Written exercise: Write out the material below again, unchanged.

Parts and joints as JSON
---

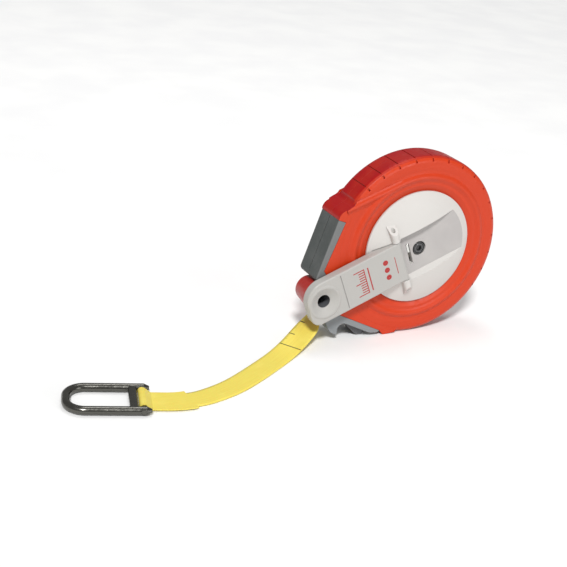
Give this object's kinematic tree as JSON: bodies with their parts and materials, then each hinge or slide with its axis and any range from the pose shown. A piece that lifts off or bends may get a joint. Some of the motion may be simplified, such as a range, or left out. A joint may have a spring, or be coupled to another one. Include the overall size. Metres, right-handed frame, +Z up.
{
  "type": "closed-reel tape measure",
  "caption": "Hand-wound tape measure: round red case with a folding crank on its face, a yellow blade out of the nose along the ground and an oval end ring.",
  "frame": {"origin": "under the middle of the case and crank, on the surface the case stands on; the free blade is left out of that middle", "axes": "+Z up; the nose and mouth point to -X; the crank disc faces -Y"},
  "size_m": [0.2467, 0.0701, 0.098],
  "materials": {
    "red_plastic": "satin moulded red, fine grain",
    "grey_rubber": "matt dark grey",
    "grey_plastic": "matt grey",
    "dark_plastic": "matt black-grey",
    "red_knob": "satin red",
    "white_plastic": "satin off-white",
    "arm_plastic": "satin light grey",
    "drum_plastic": "matt black",
    "bush_plastic": "natural",
    "bright_steel": "turned",
    "black_steel": "blackened",
    "ring_steel": "worn gunmetal",
    "blade": "yellow coated fibreglass, fine weave"
  },
  "bodies": {
    "case": {"front_shell": "red_plastic", "rear_shell": "red_plastic", "case_screws": "black_steel", "nose_bumper": "grey_rubber", "mouth_piece": "grey_plastic", "guide_pin": "bright_steel", "anvil_pin": "bright_steel", "brake_spring": "bright_steel", "axle": "bright_steel", "hub_washer": "bright_steel", "hub_screw": "black_steel", "rear_cap": "red_plastic", "blade_lead": "blade", "free_blade": "blade", "blade_end_loop": "blade"},
    "drum": {"bush_front": "bush_plastic", "bush_rear": "bush_plastic", "drum_core": "drum_plastic", "drum_flange_front": "drum_plastic", "drum_flange_rear": "drum_plastic", "blade_coil": "blade", "blade_hook": "bright_steel"},
    "crank": {"crank_disc": "white_plastic", "clutch_leaf": "bright_steel", "hinge_pin": "bright_steel"},
    "arm": {"crank_arm": "arm_plastic", "knob_sleeve": "dark_plastic"},
    "knob": {"knob": "red_knob"},
    "button": {"brake_button": "dark_plastic", "brake_pad": "grey_rubber"},
    "ring": {"end_ring": "ring_steel", "ring_pin": "ring_steel"}
  },
  "joints": [
    {"name": "drum_turn", "type": "hinge", "parent": "case", "child": "drum", "pos_m": [0.0079, 0.00257, 0.049], "axis": [0, 1, 0], "continuous": true},
    {"name": "crank_turn", "type": "hinge", "parent": "case", "child": "crank", "pos_m": [0.0079, -0.00593, 0.049], "axis": [0, 1, 0], "range_deg": [-0.6, 0.6]},
    {"name": "crank_fold", "type": "hinge", "parent": "crank", "child": "arm", "pos_m": [-0.00384, -0.01073, 0.0439], "axis": [-0.3987, 0, 0.9171], "range_deg": [0, 180]},
    {"name": "knob_spin", "type": "hinge", "parent": "arm", "child": "knob", "pos_m": [-0.04666, 0.00057, 0.02527], "axis": [0, 1, 0], "continuous": true},
    {"name": "brake_press", "type": "slide", "parent": "case", "child": "button", "axis": [0.4104, 0, 0.9119], "range_m": [0, 0.0006], "stiffness_N_per_m": 400, "springref_m": -0.003, "deforming": ["brake_spring"]},
    {"name": "ring_swing", "type": "hinge", "parent": "case", "child": "ring", "pos_m": [-0.154, -0.04443, 0.00221], "axis": [0.2747, 0.9615, 0], "range_deg": [0, 110]}
  ]
}
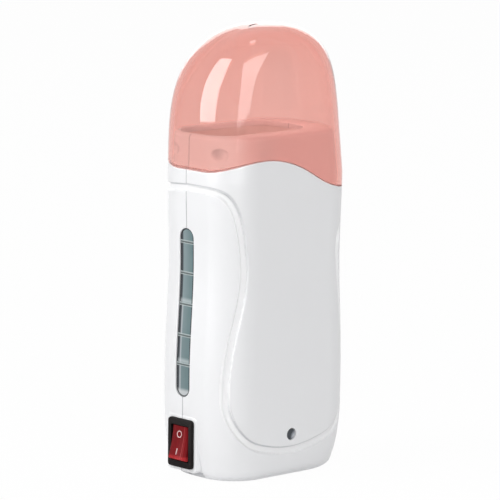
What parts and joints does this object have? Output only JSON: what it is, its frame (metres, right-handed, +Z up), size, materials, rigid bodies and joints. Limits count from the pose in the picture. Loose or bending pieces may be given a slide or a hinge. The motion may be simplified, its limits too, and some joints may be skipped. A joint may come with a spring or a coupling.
{
  "type": "roll-on wax heater",
  "caption": "Hand-held roll-on wax heater: white rounded case, see-through rose lift-off cap over the cartridge well, smoke level window, red rocker switch and indicator lamp.",
  "frame": {"origin": "centre of the flat base that the heater stands on", "axes": "+Z up from the base towards the cap, +X across the front away from the switch side, -Y out of the front panel that carries the lamp"},
  "size_m": [0.0787, 0.0516, 0.192],
  "materials": {
    "case_plastic": "moulded, white, fine satin gloss",
    "cap_tint": "moulded, see-through rose tint",
    "window_smoke": "moulded, see-through smoke grey",
    "well_metal": "drawn and anodised",
    "heater_ceramic": "yellow insulating film over a ceramic block",
    "mica": "pressed mica sheet",
    "strap_steel": "bent strip",
    "screw_steel": "zinc plated",
    "fuse_body": "turned can with epoxy ends",
    "switch_black": "moulded black",
    "rocker_red": "moulded red",
    "spring_steel": "drawn wire",
    "contact_brass": "stamped",
    "lens_smoke": "moulded smoke grey",
    "lamp_red": "cast epoxy",
    "board_green": "laminate with solder mask",
    "resistor_tan": "lacquered",
    "inlet_black": "moulded black",
    "wire_red": "sleeved",
    "wire_blue": "sleeved",
    "wire_white": "sleeved"
  },
  "bodies": {
    "case": {"front_shell": "case_plastic", "rear_shell": "case_plastic", "level_window": "window_smoke", "wax_chamber": "well_metal", "ptc_heater": "heater_ceramic", "mica_sheet": "mica", "heater_clamp": "strap_steel", "clamp_screws": "screw_steel", "thermal_fuse": "fuse_body", "fuse_clip": "strap_steel", "switch_housing": "switch_black", "switch_terminals": "contact_brass", "indicator_lens": "lens_smoke", "indicator_lamp": "lamp_red", "indicator_board": "board_green", "board_resistor": "resistor_tan", "power_inlet": "inlet_black", "inlet_pins": "contact_brass", "case_screws": "screw_steel", "live_wire": "wire_red", "neutral_wire": "wire_blue", "switched_wire": "wire_red", "heater_wire": "wire_white", "lamp_wires": "wire_white"},
    "cap": {"cap": "cap_tint"},
    "rocker": {"switch_rocker": "rocker_red", "switch_spring": "spring_steel", "switch_plunger": "contact_brass"},
    "contact_arm": {"switch_contact_arm": "contact_brass"}
  },
  "joints": [
    {"name": "cap_lift", "type": "slide", "parent": "case", "child": "cap", "axis": [0, 0, 1], "range_m": [0, 0.06]},
    {"name": "rocker_tilt", "type": "hinge", "parent": "case", "child": "rocker", "pos_m": [-0.0373, 0.0026, 0.0152], "axis": [0, -1, 0], "range_deg": [0, 24]},
    {"name": "arm_tilt", "type": "hinge", "parent": "case", "child": "contact_arm", "pos_m": [-0.0281, 0.0026, 0.0152], "axis": [0, -1, 0], "range_deg": [-12, 0]}
  ],
  "couplings": [
    {"joint": "arm_tilt", "follows": "rocker_tilt", "ratio": -0.5}
  ]
}
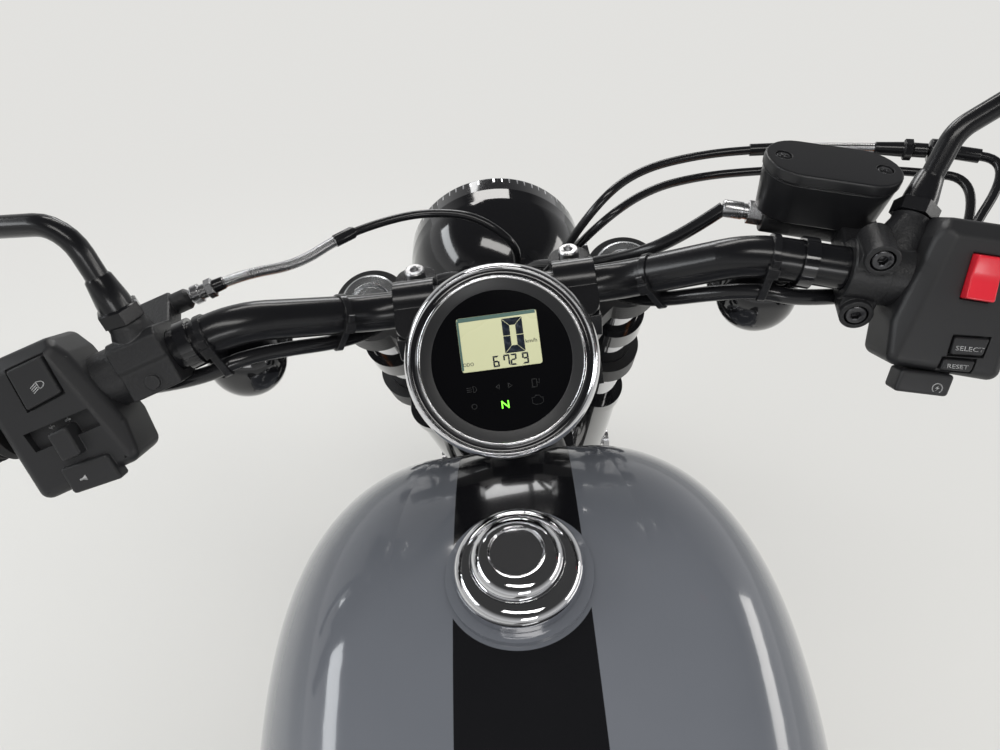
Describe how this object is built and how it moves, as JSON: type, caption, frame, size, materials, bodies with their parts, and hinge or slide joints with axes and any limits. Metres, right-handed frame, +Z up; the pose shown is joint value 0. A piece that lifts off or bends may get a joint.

---

Exercise answer:
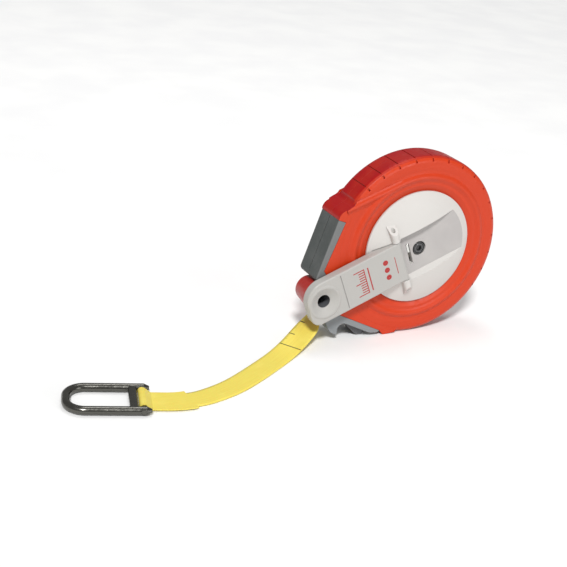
Give this object's kinematic tree as JSON: bodies with their parts and materials, then each hinge or slide with its axis and any range from the pose shown. A piece that lifts off or bends may get a joint. Some of the motion may be simplified, such as a range, or left out. A joint may have a spring, or be coupled to another one. Include the overall size. Metres, right-handed frame, +Z up.
{
  "type": "closed-reel tape measure",
  "caption": "Hand-wound tape measure: round red case with a folding crank on its face, a yellow blade out of the nose along the ground and an oval end ring.",
  "frame": {"origin": "under the middle of the case and crank, on the surface the case stands on; the free blade is left out of that middle", "axes": "+Z up; the nose and mouth point to -X; the crank disc faces -Y"},
  "size_m": [0.2467, 0.0701, 0.098],
  "materials": {
    "red_plastic": "satin moulded red, fine grain",
    "grey_rubber": "matt dark grey",
    "grey_plastic": "matt grey",
    "dark_plastic": "matt black-grey",
    "red_knob": "satin red",
    "white_plastic": "satin off-white",
    "arm_plastic": "satin light grey",
    "drum_plastic": "matt black",
    "bush_plastic": "natural",
    "bright_steel": "turned",
    "black_steel": "blackened",
    "ring_steel": "worn gunmetal",
    "blade": "yellow coated fibreglass, fine weave"
  },
  "bodies": {
    "case": {"front_shell": "red_plastic", "rear_shell": "red_plastic", "case_screws": "black_steel", "nose_bumper": "grey_rubber", "mouth_piece": "grey_plastic", "guide_pin": "bright_steel", "anvil_pin": "bright_steel", "brake_spring": "bright_steel", "axle": "bright_steel", "hub_washer": "bright_steel", "hub_screw": "black_steel", "rear_cap": "red_plastic", "blade_lead": "blade", "free_blade": "blade", "blade_end_loop": "blade"},
    "drum": {"bush_front": "bush_plastic", "bush_rear": "bush_plastic", "drum_core": "drum_plastic", "drum_flange_front": "drum_plastic", "drum_flange_rear": "drum_plastic", "blade_coil": "blade", "blade_hook": "bright_steel"},
    "crank": {"crank_disc": "white_plastic", "clutch_leaf": "bright_steel", "hinge_pin": "bright_steel"},
    "arm": {"crank_arm": "arm_plastic", "knob_sleeve": "dark_plastic"},
    "knob": {"knob": "red_knob"},
    "button": {"brake_button": "dark_plastic", "brake_pad": "grey_rubber"},
    "ring": {"end_ring": "ring_steel", "ring_pin": "ring_steel"}
  },
  "joints": [
    {"name": "drum_turn", "type": "hinge", "parent": "case", "child": "drum", "pos_m": [0.0079, 0.00257, 0.049], "axis": [0, 1, 0], "continuous": true},
    {"name": "crank_turn", "type": "hinge", "parent": "case", "child": "crank", "pos_m": [0.0079, -0.00593, 0.049], "axis": [0, 1, 0], "range_deg": [-0.6, 0.6]},
    {"name": "crank_fold", "type": "hinge", "parent": "crank", "child": "arm", "pos_m": [-0.00384, -0.01073, 0.0439], "axis": [-0.3987, 0, 0.9171], "range_deg": [0, 180]},
    {"name": "knob_spin", "type": "hinge", "parent": "arm", "child": "knob", "pos_m": [-0.04666, 0.00057, 0.02527], "axis": [0, 1, 0], "continuous": true},
    {"name": "brake_press", "type": "slide", "parent": "case", "child": "button", "axis": [0.4104, 0, 0.9119], "range_m": [0, 0.0006], "stiffness_N_per_m": 400, "springref_m": -0.003, "deforming": ["brake_spring"]},
    {"name": "ring_swing", "type": "hinge", "parent": "case", "child": "ring", "pos_m": [-0.154, -0.04443, 0.00221], "axis": [0.2747, 0.9615, 0], "range_deg": [0, 110]}
  ]
}
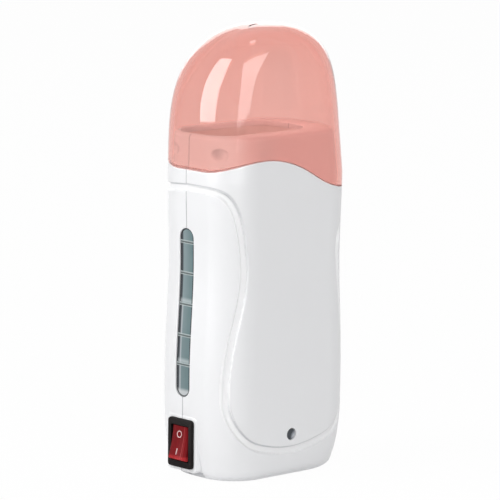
What parts and joints does this object have? Output only JSON: what it is, its frame (metres, right-handed, +Z up), size, materials, rigid bodies and joints. Limits count from the pose in the picture. Loose or bending pieces may be given a slide or a hinge. The motion may be simplified, its limits too, and some joints may be skipped. A joint may come with a spring or a coupling.
{
  "type": "roll-on wax heater",
  "caption": "Hand-held roll-on wax heater: white rounded case, see-through rose lift-off cap over the cartridge well, smoke level window, red rocker switch and indicator lamp.",
  "frame": {"origin": "centre of the flat base that the heater stands on", "axes": "+Z up from the base towards the cap, +X across the front away from the switch side, -Y out of the front panel that carries the lamp"},
  "size_m": [0.0787, 0.0516, 0.192],
  "materials": {
    "case_plastic": "moulded, white, fine satin gloss",
    "cap_tint": "moulded, see-through rose tint",
    "window_smoke": "moulded, see-through smoke grey",
    "well_metal": "drawn and anodised",
    "heater_ceramic": "yellow insulating film over a ceramic block",
    "mica": "pressed mica sheet",
    "strap_steel": "bent strip",
    "screw_steel": "zinc plated",
    "fuse_body": "turned can with epoxy ends",
    "switch_black": "moulded black",
    "rocker_red": "moulded red",
    "spring_steel": "drawn wire",
    "contact_brass": "stamped",
    "lens_smoke": "moulded smoke grey",
    "lamp_red": "cast epoxy",
    "board_green": "laminate with solder mask",
    "resistor_tan": "lacquered",
    "inlet_black": "moulded black",
    "wire_red": "sleeved",
    "wire_blue": "sleeved",
    "wire_white": "sleeved"
  },
  "bodies": {
    "case": {"front_shell": "case_plastic", "rear_shell": "case_plastic", "level_window": "window_smoke", "wax_chamber": "well_metal", "ptc_heater": "heater_ceramic", "mica_sheet": "mica", "heater_clamp": "strap_steel", "clamp_screws": "screw_steel", "thermal_fuse": "fuse_body", "fuse_clip": "strap_steel", "switch_housing": "switch_black", "switch_terminals": "contact_brass", "indicator_lens": "lens_smoke", "indicator_lamp": "lamp_red", "indicator_board": "board_green", "board_resistor": "resistor_tan", "power_inlet": "inlet_black", "inlet_pins": "contact_brass", "case_screws": "screw_steel", "live_wire": "wire_red", "neutral_wire": "wire_blue", "switched_wire": "wire_red", "heater_wire": "wire_white", "lamp_wires": "wire_white"},
    "cap": {"cap": "cap_tint"},
    "rocker": {"switch_rocker": "rocker_red", "switch_spring": "spring_steel", "switch_plunger": "contact_brass"},
    "contact_arm": {"switch_contact_arm": "contact_brass"}
  },
  "joints": [
    {"name": "cap_lift", "type": "slide", "parent": "case", "child": "cap", "axis": [0, 0, 1], "range_m": [0, 0.06]},
    {"name": "rocker_tilt", "type": "hinge", "parent": "case", "child": "rocker", "pos_m": [-0.0373, 0.0026, 0.0152], "axis": [0, -1, 0], "range_deg": [0, 24]},
    {"name": "arm_tilt", "type": "hinge", "parent": "case", "child": "contact_arm", "pos_m": [-0.0281, 0.0026, 0.0152], "axis": [0, -1, 0], "range_deg": [-12, 0]}
  ],
  "couplings": [
    {"joint": "arm_tilt", "follows": "rocker_tilt", "ratio": -0.5}
  ]
}
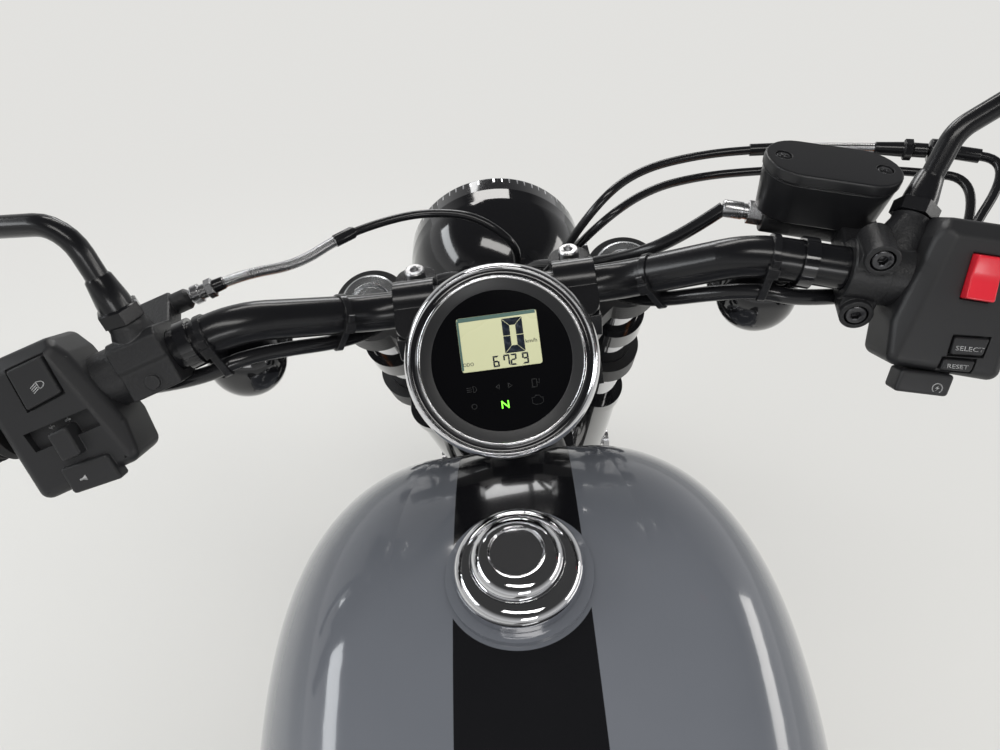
Describe how this object is built and how it moves, as JSON: type, caption, frame, size, materials, bodies with their parts, and hinge or slide joints with axes and any limits. Metres, right-handed frame, +Z up; the pose shown is joint value 0. A piece that lifts off or bends may get a joint.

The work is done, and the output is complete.